11.2 - Advanced Concepts to Explore - HRL, MARL
The monolithic, single-agent architectures we have implemented are powerful but have inherent limitations in solving problems that require both long-term strategy and fine-grained, parallel control. To address this, the field of reinforcement learning offers more advanced architectural paradigms.
This section provides a high-level overview of two of the most important of these: Hierarchical Reinforcement Learning (HRL) and Multi-Agent Reinforcement Learning (MARL).
Important Disclaimer- Beyond stable-baselines3
The standard stable-baselines3
library is a single-agent framework. It is not designed to handle the multi-policy systems required for HRL or the decentralized nature of MARL out-of-the-box. Implementing these paradigms requires specialized libraries (like ray[rllib]
) or significant custom development. The purpose of this section is to introduce the concepts so you can recognize when they are the appropriate next step in your research.
Hierarchical Reinforcement Learning (HRL)
HRL addresses the challenge of long-term credit assignment by decomposing a single, complex policy into a hierarchy of policies, each operating at a different level of temporal abstraction.
The Architectural Pattern- Manager and Worker
- Manager (High-Level Policy): Observes the global game state and selects a high-level goal (e.g., "expand now," "attack enemy base"). It operates on a slow timescale.
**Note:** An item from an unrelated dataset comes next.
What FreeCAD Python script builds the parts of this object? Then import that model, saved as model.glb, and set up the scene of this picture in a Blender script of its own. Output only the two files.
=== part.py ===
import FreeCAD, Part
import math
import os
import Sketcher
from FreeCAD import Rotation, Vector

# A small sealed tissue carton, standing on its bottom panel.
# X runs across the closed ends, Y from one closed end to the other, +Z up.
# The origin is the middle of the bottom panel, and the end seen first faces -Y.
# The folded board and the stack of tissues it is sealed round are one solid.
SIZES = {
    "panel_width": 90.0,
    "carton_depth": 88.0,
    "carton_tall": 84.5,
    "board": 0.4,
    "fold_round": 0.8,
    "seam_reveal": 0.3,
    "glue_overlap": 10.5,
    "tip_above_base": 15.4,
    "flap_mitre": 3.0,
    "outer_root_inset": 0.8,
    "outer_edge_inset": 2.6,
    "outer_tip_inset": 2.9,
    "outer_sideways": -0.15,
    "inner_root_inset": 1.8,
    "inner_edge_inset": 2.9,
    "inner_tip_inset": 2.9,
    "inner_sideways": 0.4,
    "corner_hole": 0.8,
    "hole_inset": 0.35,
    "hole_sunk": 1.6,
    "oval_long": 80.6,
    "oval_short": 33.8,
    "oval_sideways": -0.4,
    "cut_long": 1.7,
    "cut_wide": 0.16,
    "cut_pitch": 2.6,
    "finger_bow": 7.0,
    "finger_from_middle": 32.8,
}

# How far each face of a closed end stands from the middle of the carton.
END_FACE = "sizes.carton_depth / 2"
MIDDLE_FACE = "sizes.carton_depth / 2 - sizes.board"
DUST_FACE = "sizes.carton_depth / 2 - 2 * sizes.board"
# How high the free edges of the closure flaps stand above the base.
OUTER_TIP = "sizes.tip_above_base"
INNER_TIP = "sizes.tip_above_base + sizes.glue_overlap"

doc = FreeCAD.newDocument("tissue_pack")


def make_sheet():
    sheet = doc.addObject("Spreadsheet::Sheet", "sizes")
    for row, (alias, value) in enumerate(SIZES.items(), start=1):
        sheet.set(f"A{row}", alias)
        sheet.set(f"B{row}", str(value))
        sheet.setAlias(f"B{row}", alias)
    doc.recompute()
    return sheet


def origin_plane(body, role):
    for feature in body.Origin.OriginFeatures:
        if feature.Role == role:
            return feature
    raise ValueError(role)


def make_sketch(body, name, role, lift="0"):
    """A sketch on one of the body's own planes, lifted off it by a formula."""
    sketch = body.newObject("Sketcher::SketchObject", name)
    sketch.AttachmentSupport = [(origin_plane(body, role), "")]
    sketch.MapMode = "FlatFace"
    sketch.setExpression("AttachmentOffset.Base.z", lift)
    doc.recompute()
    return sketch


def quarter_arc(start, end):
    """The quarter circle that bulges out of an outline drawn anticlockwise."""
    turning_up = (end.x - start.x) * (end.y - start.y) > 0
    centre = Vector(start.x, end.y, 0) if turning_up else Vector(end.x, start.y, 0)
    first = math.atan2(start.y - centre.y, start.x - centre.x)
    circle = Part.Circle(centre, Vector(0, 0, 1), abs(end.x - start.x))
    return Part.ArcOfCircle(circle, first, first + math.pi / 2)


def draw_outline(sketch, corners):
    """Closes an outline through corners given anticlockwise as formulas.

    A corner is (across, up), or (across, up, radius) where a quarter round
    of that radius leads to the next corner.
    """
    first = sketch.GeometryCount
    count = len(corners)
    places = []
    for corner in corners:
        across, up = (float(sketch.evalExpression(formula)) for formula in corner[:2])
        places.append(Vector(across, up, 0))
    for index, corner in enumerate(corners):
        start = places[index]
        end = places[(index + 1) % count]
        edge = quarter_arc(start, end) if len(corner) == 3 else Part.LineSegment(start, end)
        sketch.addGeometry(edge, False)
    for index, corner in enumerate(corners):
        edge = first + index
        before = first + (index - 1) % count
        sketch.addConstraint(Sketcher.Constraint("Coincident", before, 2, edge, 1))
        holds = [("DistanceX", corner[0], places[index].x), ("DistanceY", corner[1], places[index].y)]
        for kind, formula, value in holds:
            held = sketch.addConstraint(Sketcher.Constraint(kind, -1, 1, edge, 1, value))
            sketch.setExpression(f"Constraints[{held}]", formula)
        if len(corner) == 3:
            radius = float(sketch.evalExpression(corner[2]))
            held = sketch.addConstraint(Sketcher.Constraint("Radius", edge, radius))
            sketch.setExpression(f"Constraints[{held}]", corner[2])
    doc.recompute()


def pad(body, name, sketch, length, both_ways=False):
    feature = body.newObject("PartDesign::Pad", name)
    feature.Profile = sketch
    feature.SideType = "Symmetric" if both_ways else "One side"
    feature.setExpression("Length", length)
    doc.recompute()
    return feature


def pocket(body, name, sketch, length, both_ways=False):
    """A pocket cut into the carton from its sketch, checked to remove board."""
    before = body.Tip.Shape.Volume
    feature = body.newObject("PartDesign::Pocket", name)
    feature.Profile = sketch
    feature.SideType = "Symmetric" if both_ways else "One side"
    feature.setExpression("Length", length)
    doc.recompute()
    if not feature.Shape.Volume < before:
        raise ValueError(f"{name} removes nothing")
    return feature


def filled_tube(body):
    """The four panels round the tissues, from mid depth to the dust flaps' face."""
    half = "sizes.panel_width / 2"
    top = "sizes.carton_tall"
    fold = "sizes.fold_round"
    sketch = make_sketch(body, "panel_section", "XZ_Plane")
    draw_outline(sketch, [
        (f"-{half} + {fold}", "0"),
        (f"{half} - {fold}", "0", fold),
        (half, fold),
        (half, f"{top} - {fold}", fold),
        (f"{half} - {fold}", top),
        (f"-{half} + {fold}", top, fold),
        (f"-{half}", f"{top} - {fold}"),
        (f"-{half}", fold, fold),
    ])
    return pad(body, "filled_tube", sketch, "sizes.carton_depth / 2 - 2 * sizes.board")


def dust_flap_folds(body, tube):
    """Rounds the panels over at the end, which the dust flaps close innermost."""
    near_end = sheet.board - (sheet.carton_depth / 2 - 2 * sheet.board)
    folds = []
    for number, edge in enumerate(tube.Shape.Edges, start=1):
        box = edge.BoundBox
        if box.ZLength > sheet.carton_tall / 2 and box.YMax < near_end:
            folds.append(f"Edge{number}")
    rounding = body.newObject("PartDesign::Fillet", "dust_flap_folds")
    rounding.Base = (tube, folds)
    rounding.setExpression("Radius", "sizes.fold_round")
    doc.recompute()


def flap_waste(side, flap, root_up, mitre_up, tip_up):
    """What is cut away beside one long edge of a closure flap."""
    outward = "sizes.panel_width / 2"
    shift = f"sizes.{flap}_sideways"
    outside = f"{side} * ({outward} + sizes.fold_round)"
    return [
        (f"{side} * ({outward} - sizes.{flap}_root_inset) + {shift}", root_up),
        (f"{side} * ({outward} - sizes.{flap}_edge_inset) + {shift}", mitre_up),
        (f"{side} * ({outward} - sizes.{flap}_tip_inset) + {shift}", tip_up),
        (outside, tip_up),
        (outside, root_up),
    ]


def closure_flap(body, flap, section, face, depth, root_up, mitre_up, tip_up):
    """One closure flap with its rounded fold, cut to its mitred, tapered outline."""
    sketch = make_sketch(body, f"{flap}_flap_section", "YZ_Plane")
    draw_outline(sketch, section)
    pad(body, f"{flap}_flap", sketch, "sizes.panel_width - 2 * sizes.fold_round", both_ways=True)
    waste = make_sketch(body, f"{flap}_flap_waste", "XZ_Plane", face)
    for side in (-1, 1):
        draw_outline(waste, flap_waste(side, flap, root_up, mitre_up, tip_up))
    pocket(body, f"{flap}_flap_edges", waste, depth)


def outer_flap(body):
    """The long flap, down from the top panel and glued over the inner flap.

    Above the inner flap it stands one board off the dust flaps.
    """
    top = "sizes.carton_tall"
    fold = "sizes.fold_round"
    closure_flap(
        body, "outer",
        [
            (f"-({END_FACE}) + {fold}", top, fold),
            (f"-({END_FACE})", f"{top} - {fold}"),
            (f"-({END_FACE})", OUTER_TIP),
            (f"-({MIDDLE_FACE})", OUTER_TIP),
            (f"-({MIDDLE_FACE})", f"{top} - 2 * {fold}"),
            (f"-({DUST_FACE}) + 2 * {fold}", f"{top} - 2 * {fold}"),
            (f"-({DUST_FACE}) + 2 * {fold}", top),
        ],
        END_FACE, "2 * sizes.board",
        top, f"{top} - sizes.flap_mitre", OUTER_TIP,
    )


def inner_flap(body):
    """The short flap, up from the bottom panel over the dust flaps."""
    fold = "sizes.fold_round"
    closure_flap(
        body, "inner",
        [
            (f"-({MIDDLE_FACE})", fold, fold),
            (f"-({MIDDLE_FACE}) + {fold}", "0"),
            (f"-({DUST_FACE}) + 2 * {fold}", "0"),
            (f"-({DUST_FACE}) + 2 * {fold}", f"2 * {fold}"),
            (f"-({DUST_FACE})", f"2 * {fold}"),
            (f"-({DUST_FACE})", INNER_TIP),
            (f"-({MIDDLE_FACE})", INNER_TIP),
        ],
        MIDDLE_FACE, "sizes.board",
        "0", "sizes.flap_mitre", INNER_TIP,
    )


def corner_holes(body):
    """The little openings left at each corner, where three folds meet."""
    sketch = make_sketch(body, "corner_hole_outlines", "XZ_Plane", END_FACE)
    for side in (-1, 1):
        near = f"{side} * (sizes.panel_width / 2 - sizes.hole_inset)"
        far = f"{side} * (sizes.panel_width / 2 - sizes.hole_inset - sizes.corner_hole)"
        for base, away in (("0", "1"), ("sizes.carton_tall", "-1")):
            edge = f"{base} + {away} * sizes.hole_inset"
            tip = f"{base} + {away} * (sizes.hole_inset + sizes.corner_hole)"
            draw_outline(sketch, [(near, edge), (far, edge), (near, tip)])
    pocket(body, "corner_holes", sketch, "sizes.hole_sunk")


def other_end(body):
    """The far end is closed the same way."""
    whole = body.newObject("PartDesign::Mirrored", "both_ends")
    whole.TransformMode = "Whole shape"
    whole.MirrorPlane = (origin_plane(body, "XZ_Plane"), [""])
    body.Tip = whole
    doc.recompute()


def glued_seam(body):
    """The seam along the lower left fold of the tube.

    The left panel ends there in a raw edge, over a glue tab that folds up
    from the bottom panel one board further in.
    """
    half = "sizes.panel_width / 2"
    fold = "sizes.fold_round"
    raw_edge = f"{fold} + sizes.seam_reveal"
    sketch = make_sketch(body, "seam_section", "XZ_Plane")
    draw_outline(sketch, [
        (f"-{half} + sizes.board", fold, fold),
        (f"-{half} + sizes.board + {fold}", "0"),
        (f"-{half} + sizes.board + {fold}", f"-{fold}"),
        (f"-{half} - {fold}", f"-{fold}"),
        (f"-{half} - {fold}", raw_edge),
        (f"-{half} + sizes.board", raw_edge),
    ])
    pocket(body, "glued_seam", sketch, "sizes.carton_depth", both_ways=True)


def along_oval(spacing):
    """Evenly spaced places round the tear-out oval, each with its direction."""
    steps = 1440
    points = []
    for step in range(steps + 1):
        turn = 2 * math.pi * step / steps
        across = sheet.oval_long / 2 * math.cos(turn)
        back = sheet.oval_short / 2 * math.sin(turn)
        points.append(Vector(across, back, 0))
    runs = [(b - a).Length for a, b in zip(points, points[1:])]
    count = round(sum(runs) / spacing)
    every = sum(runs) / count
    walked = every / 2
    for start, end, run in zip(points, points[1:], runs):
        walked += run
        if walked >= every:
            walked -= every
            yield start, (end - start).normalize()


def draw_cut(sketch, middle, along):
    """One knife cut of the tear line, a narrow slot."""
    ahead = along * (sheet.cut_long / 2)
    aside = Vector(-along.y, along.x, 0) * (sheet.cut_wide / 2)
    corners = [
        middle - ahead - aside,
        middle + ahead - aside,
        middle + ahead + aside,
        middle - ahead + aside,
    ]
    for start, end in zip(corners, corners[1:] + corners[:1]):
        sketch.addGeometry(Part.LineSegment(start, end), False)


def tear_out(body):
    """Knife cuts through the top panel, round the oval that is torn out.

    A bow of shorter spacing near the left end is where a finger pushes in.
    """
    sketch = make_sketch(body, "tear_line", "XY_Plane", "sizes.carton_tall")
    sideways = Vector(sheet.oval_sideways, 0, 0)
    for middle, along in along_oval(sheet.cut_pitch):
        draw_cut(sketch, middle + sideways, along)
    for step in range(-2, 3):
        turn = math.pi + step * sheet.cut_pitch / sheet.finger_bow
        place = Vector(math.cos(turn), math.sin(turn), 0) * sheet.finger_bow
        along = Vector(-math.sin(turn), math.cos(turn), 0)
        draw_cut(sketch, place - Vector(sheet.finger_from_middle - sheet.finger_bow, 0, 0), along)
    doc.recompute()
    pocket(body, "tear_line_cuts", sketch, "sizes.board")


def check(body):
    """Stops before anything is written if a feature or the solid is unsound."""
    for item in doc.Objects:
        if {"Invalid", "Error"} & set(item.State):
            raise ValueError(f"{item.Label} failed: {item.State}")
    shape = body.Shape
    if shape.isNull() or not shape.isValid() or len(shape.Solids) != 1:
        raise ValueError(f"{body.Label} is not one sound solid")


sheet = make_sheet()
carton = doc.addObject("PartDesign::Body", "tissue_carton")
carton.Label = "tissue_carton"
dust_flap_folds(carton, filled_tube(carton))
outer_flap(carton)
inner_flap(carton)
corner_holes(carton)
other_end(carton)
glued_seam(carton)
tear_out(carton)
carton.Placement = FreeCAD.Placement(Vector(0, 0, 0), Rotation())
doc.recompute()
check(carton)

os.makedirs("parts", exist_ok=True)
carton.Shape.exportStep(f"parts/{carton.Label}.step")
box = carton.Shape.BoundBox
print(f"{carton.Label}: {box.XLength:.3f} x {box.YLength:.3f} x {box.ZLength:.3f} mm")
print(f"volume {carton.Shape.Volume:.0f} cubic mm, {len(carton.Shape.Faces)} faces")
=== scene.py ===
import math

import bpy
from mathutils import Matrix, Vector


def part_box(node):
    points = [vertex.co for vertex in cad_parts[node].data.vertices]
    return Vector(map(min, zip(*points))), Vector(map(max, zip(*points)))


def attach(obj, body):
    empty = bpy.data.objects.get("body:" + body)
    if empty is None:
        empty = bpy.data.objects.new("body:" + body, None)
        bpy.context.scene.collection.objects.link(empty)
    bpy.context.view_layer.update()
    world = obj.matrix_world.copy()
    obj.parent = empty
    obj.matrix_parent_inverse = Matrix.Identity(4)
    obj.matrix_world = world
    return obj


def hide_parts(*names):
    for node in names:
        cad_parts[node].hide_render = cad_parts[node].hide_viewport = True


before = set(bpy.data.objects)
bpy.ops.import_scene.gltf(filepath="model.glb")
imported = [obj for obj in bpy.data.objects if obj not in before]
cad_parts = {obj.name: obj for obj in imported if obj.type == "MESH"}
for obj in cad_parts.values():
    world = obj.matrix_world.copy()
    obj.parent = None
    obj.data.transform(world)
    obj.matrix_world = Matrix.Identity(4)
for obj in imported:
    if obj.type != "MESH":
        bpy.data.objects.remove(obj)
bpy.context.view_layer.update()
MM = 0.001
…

- Worker (Low-Level Policy): Receives the current state and the manager's current goal. Its job is to output the low-level actions (move, attack, build) necessary to achieve that specific goal.
Information Flow:
+--------------------------+
| Global State |
+------------+-------------+
|
v
+--------------------------+ (Selects Goal) +----------------+
| Manager Policy |----------------->| Goal |
| (Outputs a sub-goal) | |("Attack Base") |
+--------------------------+ +-------+--------+
|
v
+-----------------------------------------------------+
| Worker Policy |
| (Receives State + Goal, outputs low-level actions) |
+-----------------------------------------------------+
HRL Solves | HRL Introduces a Challenge |
---|---|
Long-Term Planning: The manager only needs to learn high-level strategy, a much simpler problem than micro-managing every unit. | Goal and Reward Definition: Defining a useful set of abstract sub-goals and designing the reward functions to train the worker policy are non-trivial engineering tasks. |
Multi-Agent Reinforcement Learning (MARL)
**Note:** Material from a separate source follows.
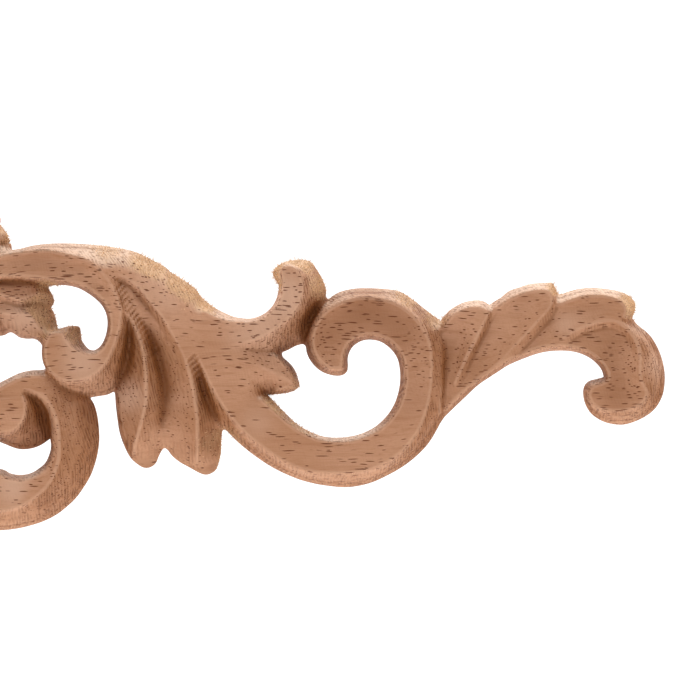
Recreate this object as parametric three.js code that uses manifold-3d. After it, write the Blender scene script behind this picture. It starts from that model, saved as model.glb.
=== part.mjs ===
// Carved wood corner applique: one flat-backed relief of scrolls and leaves, with two equal arms
// that meet in a square corner. It hangs upright in the XZ plane: the flat back is y = 0 and
// faces +Y, the carving faces -Y, the arms run along +X and +Z.
import * as THREE from 'three';
import { mergeVertices } from 'three/addons/utils/BufferGeometryUtils.js';
import Module from 'manifold-3d';

// Driving dimensions, in millimetres.
const armLength = 150;        // outer corner to the end of either arm
const reliefDepth = 9;        // back to the highest crest
const sawnEdge = 1.6;         // upright edge left by the saw all round, before the carved wall starts
const mountFromCorner = 31.6; // outer corner to the mount point, measured along either arm

// The carving is drawn on a square grid and scales with the arm. Grid places are [u, v]: u runs
// along the lower arm and v along the upright arm, both from the outer corner.
const gridPerArm = 969;
const grid = armLength / gridPerArm;

// Facets of the free curves: lengths from one station of a stroke to the next, and sides of a boss.
const stepsOfLeaf = 1;
const stepsOfScroll = 2;
const bossSides = 16;

// How far either way along a stroke its direction is judged, as a share of a station's length.
const slopeReach = 0.02;

// Shoulder of a boss: its share of the way from foot to top, and its share of the height.
const shoulderWay = 0.65;
const shoulderRise = 0.78;

// Points closer than this are one, in millimetres.
const samePlace = 1e-4;

// Sections across a stroke. Each point is [share across, share of the height above the sawn
// edge]: -1 is the right-hand edge and 1 the left-hand edge as seen along the stroke.
const hollow = [[-1, 0], [-0.84, 0.96], [-0.3, 0.78], [0.66, 1], [1, 0]];
const hollowRight = [[-1, 0], [-0.66, 1], [0.1, 0.74], [0.86, 0.82], [1, 0]];
const wideLeftWall = [[-1, 0], [-0.86, 0.9], [-0.4, 0.86], [0.05, 1], [1, 0]];
const wideRightWall = [[-1, 0], [-0.34, 1], [0.2, 0.88], [0.86, 0.9], [1, 0]];
const widestRightWall = [[-1, 0], [0.2, 1], [0.5, 0.92], [0.88, 0.9], [1, 0]];
const crestLeft = [[-1, 0.1], [-0.6, 0.56], [0.42, 1], [0.64, 0.46], [1, 0]];
const crestRight = [[-1, 0], [-0.78, 1], [-0.2, 0.74], [0.7, 0.64], [1, 0]];
const crestInside = [[-1, 0], [-0.6, 0.74], [0.36, 1], [0.66, 0.92], [1, 0]];
const roof = [[-1, 0], [-0.7, 0.5], [0, 1], [0.7, 0.5], [1, 0]];
const slab = [[-1, 0], [-0.74, 0.84], [0, 1], [0.74, 0.84], [1, 0]];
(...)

MARL addresses problems requiring decentralized, parallel control by modeling each entity as its own independent, learning agent.
The Architectural Pattern- A Team of Agents
- Each unit (or squad) is an individual agent with its own policy network.
- Each agent receives a local observation of the environment.
- All agents act concurrently, and the system learns effective emergent behavior from their collective actions.
Information Flow:
+-------------------+
| Shared SC2 |
| Environment |
+--+-------------+--+
(obs_1, rew_1) ^ ^ (obs_2, rew_2)
| | | |
v | | v
+-----------+------------+ | | +------------+-----------+
| Agent 1 (Policy 1) | | | | Agent 2 (Policy 2) |
| (Outputs action_1) | | | | (Outputs action_2) |
+------------------------+ | | +------------------------+
| | | |
+------------->+ +<-------------+
action_1 action_2
MARL Solves | MARL Introduces a Challenge |
---|---|
Fine-Grained Micro: It is a natural fit for complex squad-level combat, allowing for highly reactive and coordinated control. | Non-Stationarity: From the perspective of any one agent, the environment is constantly changing as its teammates' policies evolve, which can make training unstable. This often requires specialized algorithms (e.g., Centralized Training, Decentralized Execution). |
Where to Go Next
To implement these advanced concepts, you will need to explore frameworks designed for them:
- For HRL and MARL: Ray RLlib is a powerful, industry-standard library that supports a wide variety of advanced RL paradigms.
- For MARL: PettingZoo is a popular library that provides a
gymnasium
-like API specifically for multi-agent environments.